Cemel Savaşı’nın ardından, 657 yılının ocak ayında Basra’dan Kufe’ye dönen Hz. Ali Muaviye’yi ikna etmek için elçiler gönderdiyse de çabaları başarısızlıkla sonuçlandı. Ardından, Kufe’de destekçilerinin olması ve buranın daha merkezî bir konumda bulunması nedeniyle İslam Devleti’nin yönetim merkezini Medine’den Kufe’ye taşıdı. Hz. Ali Kufe’de topladığı ordu ile Muaviye kontrolündeki Suriye eyaletini işgal etti ve iki ordu Sıffin’de karşı karşıya geldi.
Aylarca süren çatışmalar sonunda savaşın en önemli kısmı olan “Hakem Olayı” gerçekleşti. Muaviye’nin askerleri mızraklarının ucuna Kuran’dan bölümler takmışlardı. Bu durum karşısında Hz. Ali Kuran’ın kılavuzluğunda bir hakem heyeti oluşturulmasına razı oldu ve Ebu Musa El-Eş’ârî’yi temsilci olarak atadı. Muaviye’yi ise Amr ibnu’l-As temsil ediyordu.

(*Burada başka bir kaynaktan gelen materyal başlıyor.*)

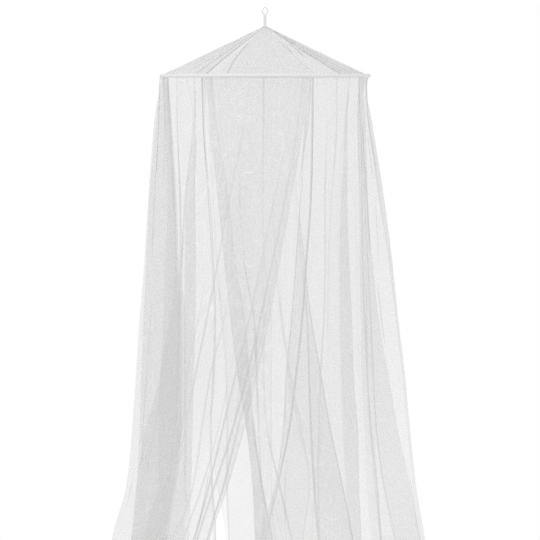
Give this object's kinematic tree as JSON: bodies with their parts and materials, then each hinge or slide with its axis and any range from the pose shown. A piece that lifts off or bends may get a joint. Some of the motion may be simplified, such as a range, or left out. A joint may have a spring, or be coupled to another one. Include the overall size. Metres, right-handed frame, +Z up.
{
  "type": "mosquito net canopy with hoop",
  "caption": "Round hanging mosquito net: wire ring and strap, pleated net cone, sleeved hoop, and long overlapping net panels that part at the front.",
  "frame": {"origin": "the point on the inside of the hanging ring's top where a hook bears", "axes": "+Z up along the hanging line, -Y to the front where the panels overlap and part, +X to the right as seen from the front"},
  "size_m": [1.0715, 0.9327, 2.3029],
  "materials": {
    "wire": "white coated steel wire, satin",
    "tape": "woven white tape, matte",
    "net": "sheer white knitted polyester net, fine open mesh",
    "rod": "white plastic rod",
    "sleeve_cloth": "white net folded double as a sleeve, matte"
  },
  "bodies": {
    "root": {"hanging_ring": "wire", "hanging_strap": "tape", "canopy_top": "net", "hoop": "rod", "hoop_sleeve": "sleeve_cloth", "skirt_left": "net", "skirt_right": "net", "skirt_back": "net"}
  },
  "joints": []
}
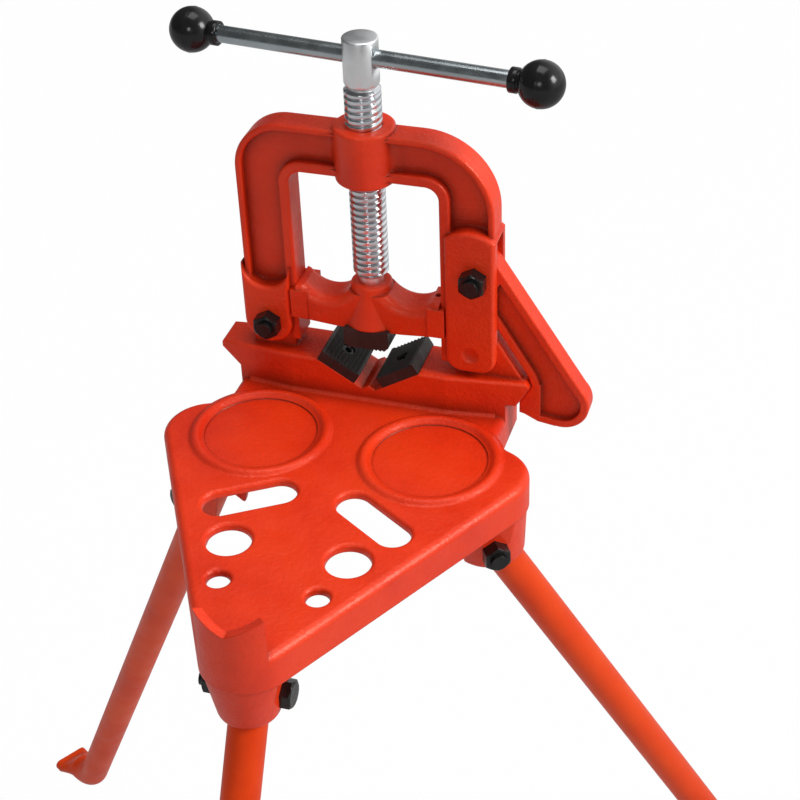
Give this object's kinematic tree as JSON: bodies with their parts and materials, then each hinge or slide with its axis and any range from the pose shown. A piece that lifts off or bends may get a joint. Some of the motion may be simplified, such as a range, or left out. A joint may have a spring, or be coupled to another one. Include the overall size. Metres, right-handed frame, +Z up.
{
  "type": "pipe vise stand",
  "caption": "Folding tripod stand with a cast tool tray and a yoke pipe vise: toothed V jaws, hinged yoke with latch lever, clamp screw with sliding T-handle.",
  "frame": {"origin": "on the floor, below the middle of the footprint of the open stand with its handle centred", "axes": "+Z up; +Y from the notched front corner of the tray to the vise; +X to the latch side of the yoke"},
  "size_m": [0.838, 0.7586, 0.937],
  "materials": {
    "enamel_casting": "glossy red-orange enamel over cast iron",
    "enamel_leg": "glossy orange-red enamel on steel pipe",
    "black_oxide": "black oxide, satin",
    "zinc_screw": "bright zinc plate",
    "steel_bar": "ground and zinc plated",
    "pin_steel": "plain steel",
    "ball_plastic": "gloss black"
  },
  "bodies": {
    "stand": {"tray_casting": "enamel_casting", "lower_jaw_left": "black_oxide", "lower_jaw_right": "black_oxide", "lower_jaw_screws": "black_oxide", "leg_bolts": "black_oxide", "leg_nuts": "black_oxide"},
    "yoke": {"yoke": "enamel_casting", "hinge_bolt": "black_oxide", "hinge_nut": "black_oxide", "latch_bolt": "black_oxide", "latch_nut": "black_oxide"},
    "latch": {"latch_lever": "enamel_casting"},
    "crosshead": {"crosshead": "enamel_casting", "upper_jaw": "black_oxide", "upper_jaw_screw": "black_oxide", "screw_retaining_pins": "pin_steel"},
    "screw": {"clamp_screw": "zinc_screw"},
    "handle": {"handle_bar": "steel_bar", "handle_ball_left": "ball_plastic", "handle_ball_right": "ball_plastic"},
    "leg_front": {"leg_front": "enamel_leg"},
    "leg_rear_left": {"leg_rear_left": "enamel_leg"},
    "leg_rear_right": {"leg_rear_right": "enamel_leg"}
  },
  "joints": [
    {"name": "yoke_hinge", "type": "hinge", "parent": "stand", "child": "yoke", "pos_m": [-0.0767, 0.25505, 0.7055], "axis": [0, -1, 0], "range_deg": [0, 85]},
    {"name": "latch_swing", "type": "hinge", "parent": "yoke", "child": "latch", "pos_m": [0.0815, 0.25505, 0.766], "axis": [0, -1, 0], "range_deg": [0, 85]},
    {"name": "crosshead_slide", "type": "slide", "parent": "yoke", "child": "crosshead", "axis": [0, 0, 1], "range_m": [-0.018, 0.06]},
    {"name": "screw_turn", "type": "hinge", "parent": "crosshead", "child": "screw", "pos_m": [0, 0.25505, 0.745], "axis": [0, 0, 1], "range_deg": [-1280, 4310]},
    {"name": "handle_slide", "type": "slide", "parent": "screw", "child": "handle", "axis": [0.9945, -0.1045, 0], "range_m": [-0.09, 0.09]},
    {"name": "fold_leg_front", "type": "hinge", "parent": "stand", "child": "leg_front", "pos_m": [0, -0.02025, 0.598], "axis": [1, 0, 0], "range_deg": [0, 34]},
    {"name": "fold_leg_rear_left", "type": "hinge", "parent": "stand", "child": "leg_rear_left", "pos_m": [-0.105, 0.17375, 0.598], "axis": [-0.5299, -0.848, 0], "range_deg": [0, 34]},
    {"name": "fold_leg_rear_right", "type": "hinge", "parent": "stand", "child": "leg_rear_right", "pos_m": [0.105, 0.17375, 0.598], "axis": [-0.5299, 0.848, 0], "range_deg": [0, 34]}
  ],
  "couplings": [
    {"joint": "latch_swing", "follows": "yoke_hinge", "ratio": 1},
    {"joint": "crosshead_slide", "follows": "screw_turn", "m_per_rad": 0.00079577}
  ]
}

Hz. Ali’nin hakem heyeti kurulmasına razı olması Muaviye ile eşit şartlarda yargılanması anlamına geliyordu ve bu durum Muaviye’nin Hz. Ali’nin Müslüman toplumunun lideri olduğu iddiasını reddetmesine imkan veriyordu. Hz. Ali’nin hakem isteğine boyun eğmesinden rahatsız olan taraftarlarından büyük bir grup, “Hüküm yalnızca Allah’ındır” (En’am: 57) ayetini öne sürerek bu duruma karşı çıktı. Bu grup, hakem heyeti kurmanın Kur’an’daki “İki Müslüman gruptan biri diğerine saldırırsa, saldıranla (mütecavizle) Allah’ın emrine dönünceye kadar savaşın” (Hucûrat: 9) emrine karşı gelmek olduğuna inanıyordu.

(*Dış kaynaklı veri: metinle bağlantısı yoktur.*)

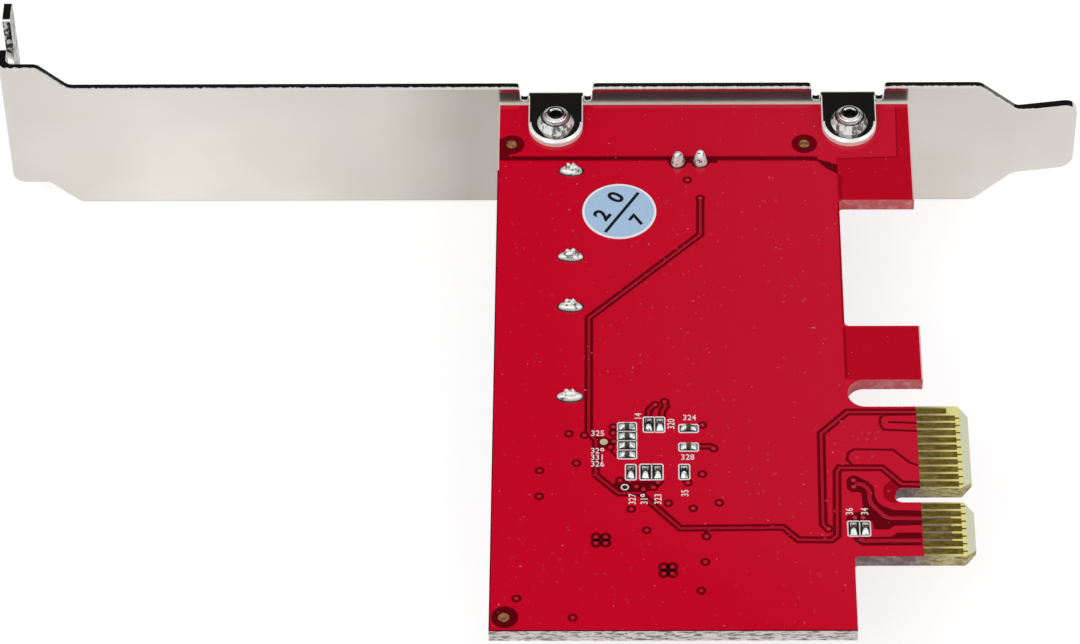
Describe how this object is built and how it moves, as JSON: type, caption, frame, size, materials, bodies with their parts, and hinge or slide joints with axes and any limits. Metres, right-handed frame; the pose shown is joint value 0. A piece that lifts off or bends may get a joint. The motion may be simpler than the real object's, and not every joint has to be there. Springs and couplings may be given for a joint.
{
  "type": "sata controller card",
  "caption": "Expansion card with SATA ports at its free edge, a short edge connector and a folded steel slot bracket.",
  "frame": {"origin": "Centre of the edge connector's key notch, at the connector's tip, in the middle of the board's thickness.", "axes": "+X out of the edge connector, +Y towards the slot bracket, +Z out of the solder side, which is the side the picture shows."},
  "size_m": [0.1215, 0.0865, 0.0217],
  "materials": {
    "solder_mask": "glossy crimson solder mask on glass fibre laminate",
    "gold_plating": "thin gold plating, satin",
    "bracket_steel": "nickel plated steel, faintly mottled",
    "screw_steel": "bright nickel plated screw",
    "port_plastic": "black moulded plastic",
    "port_metal": "gold flashed contact strip",
    "lock_metal": "tinned sheet",
    "solder": "bright solder",
    "header_plastic": "black moulded plastic",
    "chip_plastic": "black moulding compound",
    "lead_metal": "tinned lead frame",
    "crystal_ceramic": "ceramic base",
    "crystal_metal": "plain metal lid",
    "ferrite": "dark ferrite",
    "tantalum_body": "ochre moulded case",
    "capacitor_ceramic": "brown ceramic",
    "resistor_body": "black glazed film",
    "sticker_paper": "pale blue paper"
  },
  "bodies": {
    "root": {"circuit_board": "solder_mask", "edge_contacts_solder_side": "gold_plating", "edge_contacts_component_side": "gold_plating", "bracket": "bracket_steel", "bracket_screw_1": "screw_steel", "bracket_screw_2": "screw_steel", "sata_port_1": "port_plastic", "sata_port_2": "port_plastic", "port_contacts_1": "port_metal", "port_contacts_2": "port_metal", "port_locks": "lock_metal", "lock_joints": "solder", "header_base": "header_plastic", "header_pins": "gold_plating", "header_joints": "solder", "controller_chip": "chip_plastic", "controller_leads": "lead_metal", "flash_memory": "chip_plastic", "flash_leads": "lead_metal", "regulator": "chip_plastic", "regulator_leads": "lead_metal", "crystal_base": "crystal_ceramic", "crystal_lid": "crystal_metal", "inductor": "ferrite", "tantalum_capacitor": "tantalum_body", "tantalum_ends": "lead_metal", "capacitors_solder_side": "capacitor_ceramic", "resistors_solder_side": "resistor_body", "soldered_ends_solder_side": "solder", "capacitors_component_side": "capacitor_ceramic", "soldered_ends_component_side": "solder", "inspection_sticker": "sticker_paper", "fiducial_marks": "gold_plating"}
  },
  "joints": []
}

Bu radikal gruptan küçük bir kısmı Harûrâ köyüne çekildi ve gruptan ayrıldıkları için Haricîler (dışarıdakiler) olarak anılmaya başladı. Hz. Ali Sıffın Savaşı’ndan dört yıl sonra (661’de) Haricîler tarafından öldürülünce Muaviye, Emevi hanedanının ilk halifesi oldu.
Bu olaylar, Sünni-Şii ayrımının oluşmasında büyük rol oynamıştır ve Müslümanlar arasındaki ilk iç savaş (İlk Fitne) olarak anılır. İkinci Fitne ise Muaviye’nin ölmesinin ardından başlayan karışıklık ve çatışma dönemidir. Muaviye’nin yerine geçen I. Yezid ile ona karşı çıkan Hüseyin bin Ali’nin mücadelesi, söz konusu ayrışmayı daha da derinleştiren ve herkesi taraf tutmaya mecbur bırakan olay olmuştur. Yezid’in kendisine biat etmeyen Hüseyin bin Ali ve ailesini öldürtmesi, Sünni-Şii ayrışmasının en belirgin noktasını teşkil eder.